Here are a few things we discovered as we enjoyed our afternoon tea in Toronto …
The very traditional “sweet” served with afternoon tea is scones with some kind of “creme fraiche” and preserves. The scones we ate were generally pretty good. Some even came in interesting flavours like ginger, current and lemon. Most of the tea rooms we visited for afternoon tea in Toronto served great homemade fruit coulis or fruit preserves. But one actually served small glass bottles of restaurant quality jam!
David was always looking for chocolate on the sweet tray and sometimes the selections caught his interest.
There was always a great variety of interesting sweet options that were sure to satisfy most people. A couple of times the options were so sweet that I was sure I was going to fall into diabetic shock.
Varied Savoury Treats
A standard part of any savoury tray is the sandwiches. As you would expect, there was not a bread crust to be found. While some crustless sandwiches were just traditional, some artistic and creative flair was used to make sandwiches interesting and in some cases the selection was even without bread.
To supplement the sandwiches there was often a hot offering. We had some of the nicest tasting quiches in mini size. During our tour of afternoon tea in Toronto, we would sometimes get very interesting or unusual delicacies (potato blinis with smoked salmon, duck confit or grilled veggies with goat cheese). These were not your grandmother’s cucumber sandwiches!
Tea Selection and Tea Service
As you would expect, all of the tea rooms had a wide selection of teas: black (Earl Grey, Darjeeling), green, rooibos and even some fruit tisanes (that are not really tea since they contain no tea). Some had different tea companies to try, some had teas specifically made for them and at the King Eddy we could even smell the sample teas to help make your decision. One of the tea rooms provided a small gift box of sample teas to take home.

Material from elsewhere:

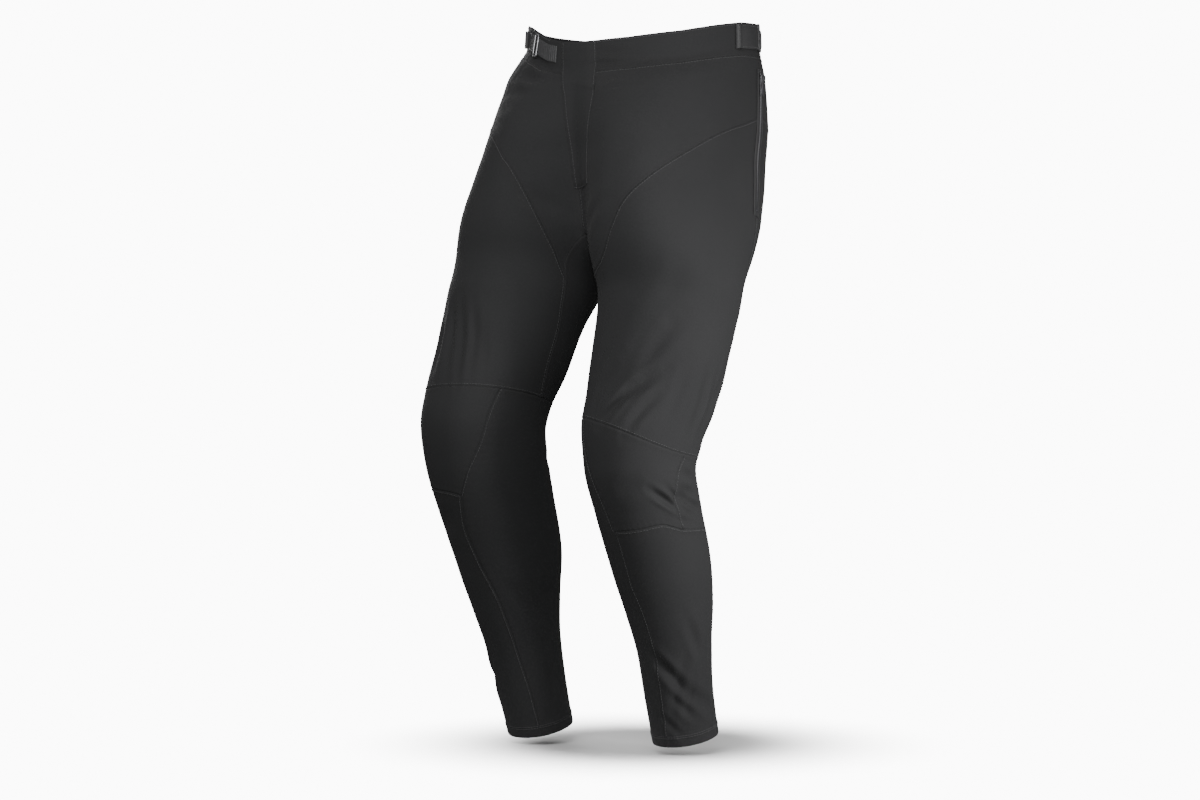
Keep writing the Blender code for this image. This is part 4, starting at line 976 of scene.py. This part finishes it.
# %% Sew the knees, shins and calves
def sew_lower_leg(side, name):
    inner_top, outer_top = KNEE_INNER[side][0][0], KNEE_OUTER[side][0][0]
    calf_top, inseam_back, inseam_front = (run[side][edge][0] for run, edge in (
        (CALF_INNER, 0), (INSEAM_BACK, -1), (INSEAM_FRONT, -1)))
    knee_low = seam(KNEE_LOW[side], KNEE_COLUMNS * FINE)
    side_low = seam((KNEE_LOW[side][-1], KNEE_LOW_SIDE[side]), KNEE_SIDE_COLUMNS * FINE)
    inner = seam(starting(side, KNEE_INNER[side]), KNEE_ROWS * FINE)
    outer = seam(starting(side, KNEE_OUTER[side]), KNEE_ROWS * FINE)
    top = knee_run(side, inner_top, KNEE_COLUMNS * FINE, outer_top)
    sew(f"sewn_knee_front_{name}", patch(side, top, knee_low, inner, outer), CLOTH)

    top = knee_run(side, outer_top, KNEE_SIDE_COLUMNS * FINE, BACK_SIDE_ANGLE)
    calf_outer = seam((on_knee_top(side, BACK_SIDE_ANGLE), KNEE_LOW_SIDE[side]), KNEE_ROWS * FINE)
    sew(f"sewn_knee_side_{name}", patch(side, top, side_low, outer, calf_outer), CLOTH)

    to_hem = (seam_edge, hem_edge, seam_edge, seam_edge)
    columns = (KNEE_COLUMNS + KNEE_SIDE_COLUMNS) * FINE
    hem_front = seam((SHIN_INNER[side][-1], (OUTER_HEM_ANGLE, HEM)), columns)
    shin_inner = seam(SHIN_INNER[side], SHIN_ROWS * FINE)
    shin_outer = seam((KNEE_LOW_SIDE[side], (OUTER_HEM_ANGLE, HEM)), SHIN_ROWS * FINE)
    sew(f"sewn_shin_front_{name}", patch(side, knee_low + side_low[1:], hem_front, shin_inner, shin_outer),
        CLOTH, edges=to_hem)

    outer = calf_outer + shin_outer[1:]
    calf_inner = seam(starting(side, CALF_INNER[side]), len(outer) - 1)
    top = knee_run(side, BACK_SIDE_ANGLE, CALF_COLUMNS * FINE, 360 + calf_top)
    hem_back = seam(((OUTER_HEM_ANGLE, HEM), (360 + CALF_INNER[side][-1][0], HEM)), CALF_COLUMNS * FINE)
    sew(f"sewn_calf_back_{name}", patch(side, top, hem_back, outer, shifted(calf_inner, 360)), CLOTH,
        edges=to_hem)

    top = knee_run(side, calf_top, KNEE_INNER_COLUMNS * FINE, inseam_back, INNER_COLUMNS * FINE, inseam_front,
                   KNEE_INNER_COLUMNS * FINE, inner_top)
    hem_inner = seam((CALF_INNER[side][-1], SHIN_INNER[side][-1]), len(top) - 1)
    sew(f"sewn_inner_calf_{name}", patch(side, top, hem_inner, calf_inner, inner + shin_inner[1:]), CLOTH,
        edges=to_hem)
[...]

How the tea was prepared and served was different at each place during our visits for afternoon tea in Toronto. One had tea bags, one had bags filled with loose tea, one had loose tea that you strained as you poured and the last one actually served you already steeped tea.
We liked the options where we could decide how strong we wanted our tea by removing the tea bag when it was perfect for us. But if you are providing tea bags, please make sure to have some place to put that tea bag. With a tea bag we could also easily get more hot water if we wanted more tea.

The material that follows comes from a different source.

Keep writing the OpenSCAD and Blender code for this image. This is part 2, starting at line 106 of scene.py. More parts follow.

If you don’t want tea, in most cases you could generally ask for champagne or a mimosa. This will be an additional price on top of your tea cost.
The tea service sets were generally comparable although we were quite disappointed at one to find that the tea pots dribbled when pored. I only thought I had that problem at home. The tea service at the AGO was fun and artistic with 24 carat gold befitting the art gallery setting.

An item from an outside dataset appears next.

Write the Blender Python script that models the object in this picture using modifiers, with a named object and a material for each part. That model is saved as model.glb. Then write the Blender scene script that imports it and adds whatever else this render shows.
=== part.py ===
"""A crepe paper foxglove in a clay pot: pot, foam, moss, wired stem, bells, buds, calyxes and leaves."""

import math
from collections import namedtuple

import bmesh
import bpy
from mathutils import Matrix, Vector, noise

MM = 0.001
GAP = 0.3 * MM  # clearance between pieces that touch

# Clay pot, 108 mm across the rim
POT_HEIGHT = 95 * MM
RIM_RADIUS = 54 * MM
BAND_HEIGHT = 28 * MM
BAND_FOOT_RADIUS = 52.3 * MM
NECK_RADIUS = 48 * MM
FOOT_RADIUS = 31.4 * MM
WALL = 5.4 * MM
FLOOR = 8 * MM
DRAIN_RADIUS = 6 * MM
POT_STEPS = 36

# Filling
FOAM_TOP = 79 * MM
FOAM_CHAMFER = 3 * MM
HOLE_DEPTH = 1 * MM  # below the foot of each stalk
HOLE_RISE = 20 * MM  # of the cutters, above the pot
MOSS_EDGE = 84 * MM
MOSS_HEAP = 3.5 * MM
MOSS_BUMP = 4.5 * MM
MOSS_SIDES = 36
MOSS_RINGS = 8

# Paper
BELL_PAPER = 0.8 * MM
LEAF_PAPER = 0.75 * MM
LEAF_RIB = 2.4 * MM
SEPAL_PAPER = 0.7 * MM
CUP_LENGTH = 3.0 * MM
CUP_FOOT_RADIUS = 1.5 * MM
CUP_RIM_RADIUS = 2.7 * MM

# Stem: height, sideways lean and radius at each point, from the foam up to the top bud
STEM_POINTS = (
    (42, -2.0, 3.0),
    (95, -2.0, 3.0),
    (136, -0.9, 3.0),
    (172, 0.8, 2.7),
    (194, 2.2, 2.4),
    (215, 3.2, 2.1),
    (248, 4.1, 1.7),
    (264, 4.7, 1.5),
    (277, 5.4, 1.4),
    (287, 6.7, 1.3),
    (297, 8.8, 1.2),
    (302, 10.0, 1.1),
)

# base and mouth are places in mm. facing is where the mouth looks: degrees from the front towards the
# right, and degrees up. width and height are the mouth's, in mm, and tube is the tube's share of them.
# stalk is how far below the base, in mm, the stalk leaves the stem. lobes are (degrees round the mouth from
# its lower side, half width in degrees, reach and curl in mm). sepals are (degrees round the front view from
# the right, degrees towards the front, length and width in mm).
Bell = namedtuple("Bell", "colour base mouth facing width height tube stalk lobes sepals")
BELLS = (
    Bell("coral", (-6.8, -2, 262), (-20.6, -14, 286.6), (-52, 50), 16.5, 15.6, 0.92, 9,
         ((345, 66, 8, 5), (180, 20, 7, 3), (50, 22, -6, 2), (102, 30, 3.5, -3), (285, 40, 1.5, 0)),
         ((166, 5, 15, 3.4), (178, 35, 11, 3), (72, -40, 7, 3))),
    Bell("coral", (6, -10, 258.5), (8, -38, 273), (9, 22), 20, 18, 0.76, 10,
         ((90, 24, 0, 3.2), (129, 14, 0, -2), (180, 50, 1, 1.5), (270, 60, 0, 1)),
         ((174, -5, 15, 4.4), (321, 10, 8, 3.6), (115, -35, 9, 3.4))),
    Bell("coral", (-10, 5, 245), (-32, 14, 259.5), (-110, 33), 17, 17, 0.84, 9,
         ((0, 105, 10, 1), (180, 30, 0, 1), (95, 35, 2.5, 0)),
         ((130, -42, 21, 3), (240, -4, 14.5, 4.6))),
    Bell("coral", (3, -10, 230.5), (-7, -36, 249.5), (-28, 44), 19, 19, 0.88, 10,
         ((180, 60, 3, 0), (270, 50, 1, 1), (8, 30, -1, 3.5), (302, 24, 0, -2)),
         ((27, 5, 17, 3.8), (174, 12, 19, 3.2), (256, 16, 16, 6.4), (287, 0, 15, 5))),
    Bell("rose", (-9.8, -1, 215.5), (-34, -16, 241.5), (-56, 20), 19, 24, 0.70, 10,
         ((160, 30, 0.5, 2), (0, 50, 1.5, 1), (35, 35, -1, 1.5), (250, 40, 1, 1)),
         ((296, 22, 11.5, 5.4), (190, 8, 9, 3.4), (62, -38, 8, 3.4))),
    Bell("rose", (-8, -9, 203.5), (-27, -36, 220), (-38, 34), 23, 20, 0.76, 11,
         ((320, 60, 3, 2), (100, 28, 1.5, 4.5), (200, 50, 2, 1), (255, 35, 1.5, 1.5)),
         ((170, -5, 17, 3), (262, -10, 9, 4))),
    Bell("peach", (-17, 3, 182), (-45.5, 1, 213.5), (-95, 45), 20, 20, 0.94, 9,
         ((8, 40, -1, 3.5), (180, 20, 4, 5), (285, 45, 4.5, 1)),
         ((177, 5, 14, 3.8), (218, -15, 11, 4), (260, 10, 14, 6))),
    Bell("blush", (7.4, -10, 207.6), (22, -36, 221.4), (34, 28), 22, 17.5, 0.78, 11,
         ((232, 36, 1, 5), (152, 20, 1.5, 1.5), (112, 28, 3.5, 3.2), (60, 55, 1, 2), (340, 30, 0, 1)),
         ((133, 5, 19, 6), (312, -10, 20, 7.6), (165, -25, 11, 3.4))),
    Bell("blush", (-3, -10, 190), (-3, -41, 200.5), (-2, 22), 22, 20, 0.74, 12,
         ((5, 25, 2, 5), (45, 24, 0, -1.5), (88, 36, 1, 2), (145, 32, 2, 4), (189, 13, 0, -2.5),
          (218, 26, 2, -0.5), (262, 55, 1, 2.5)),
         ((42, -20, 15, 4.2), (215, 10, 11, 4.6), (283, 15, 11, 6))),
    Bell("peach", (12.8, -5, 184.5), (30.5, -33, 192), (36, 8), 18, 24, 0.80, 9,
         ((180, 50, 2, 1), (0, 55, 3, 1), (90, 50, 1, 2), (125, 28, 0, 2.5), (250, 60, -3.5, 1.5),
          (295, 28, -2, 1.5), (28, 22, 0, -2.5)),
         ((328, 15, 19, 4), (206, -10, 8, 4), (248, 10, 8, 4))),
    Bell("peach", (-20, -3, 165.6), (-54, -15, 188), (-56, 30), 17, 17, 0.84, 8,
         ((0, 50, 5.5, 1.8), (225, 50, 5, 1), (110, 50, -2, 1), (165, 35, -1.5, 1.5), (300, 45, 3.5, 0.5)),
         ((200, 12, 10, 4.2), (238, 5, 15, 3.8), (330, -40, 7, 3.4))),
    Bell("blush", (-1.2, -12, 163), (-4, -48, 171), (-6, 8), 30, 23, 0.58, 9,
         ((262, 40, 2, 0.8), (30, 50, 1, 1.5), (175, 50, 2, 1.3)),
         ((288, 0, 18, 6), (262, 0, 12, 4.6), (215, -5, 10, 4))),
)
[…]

The ambiance of the “tea rooms” varied greatly across the 4 options we visited for afternoon tea in Toronto. At one end, we ate in a dedicated tea room with small tea tables packed close together. At the other end, we found one of the rooms to be cold and sterile, looking more like a cafeteria than an expensive tea venue.
Two of the afternoons we arrived to very packed rooms (one during the week and one on the weekend). The smaller room felt a like we had little privacy to talk. Privacy and space were not issues for the two very empty tea rooms we visited (one during the week and one on the weekend). If you want to have room to have a private or very romantic interlude, you may want to check on how busy the tea room will be on the day and time of your visit.
The customer service focus and attention to detail also varied by venue. For one sitting, we received two emails and a phone call to confirm our reservations (but this was the busiest of all 4 afternoon tea options). The wait staff were generally knowledgeable when reviewing the teas and treats so you knew what you were getting. Only once did we have tea poured for us. But I did get to meet the pastry chef!
Most of the tea rooms had windows with a view to outside. But in all cases when we visited, the view from the room left much to be desired. Part of this may have been because the weather was not ideal when we visited.
Availability and Price
Afternoon tea in Toronto is priced pretty consistently from place to place. It is still a relatively expensive price for a meal but you are paying for the experience. Sometimes you can pay a little less for booking during the week and we even found a Groupon for one of the afternoon teas.
Afternoon tea at the AGO is open to members and guests only. So if you want to try that experience you either need to get a membership or find a friend with one.
Most of the menus are fixed although we did find an option where you could order just sweet or savoury as well as the usual mixed tea tray.
Prepare to either pay for parking or for transportation as none of these afternoon tea venues (including the one outside of the downtown core) include parking in the price.
Check the locations for the days and hours. Some of the places for afternoon tea in Toronto offer afternoon tea every day and some only on the weekends. Some had a few seatings and others had many seatings (including a Twilight later tea at the Windsor Arms).
Afternoon tea in Toronto is a great way to indulge yourself for a few hours with a sweetie, a best friend or someone you want to treat. Some were better than others on some dimension, but we rarely left without cleaning off the wide selection of treats that were put before us.
There are still a number of other spots we hope to add to our experiences of afternoon tea in Toronto. Niagara on the Lake is a favourite day trip for us and we want to try the afternoon tea at the Prince of Wales Hotel.
In doing our research on options for afternoon tea in Toronto, we found two that really intrigued us but they only are available at limited times. If these sound interesting to you, make sure to make reservations well in advance. The first is afternoon tea at Casa Loma during Winterlicious. Tea was all booked up when we found out about this during our planning to feast during Winterlicious. The second one that has David drooling is the afternoon tea that is served as part of the Toronto Chocolate Festival in the fall.
There are also options to try tea in smaller tea rooms and many other hotels in Toronto and the surrounding GTA area (“GeeTeaEh!”). My waistline can’t take too many of these too close together!
Have you done afternoon tea in Toronto? What was your favourite experience? Is there a special afternoon tea on your list in the Toronto area?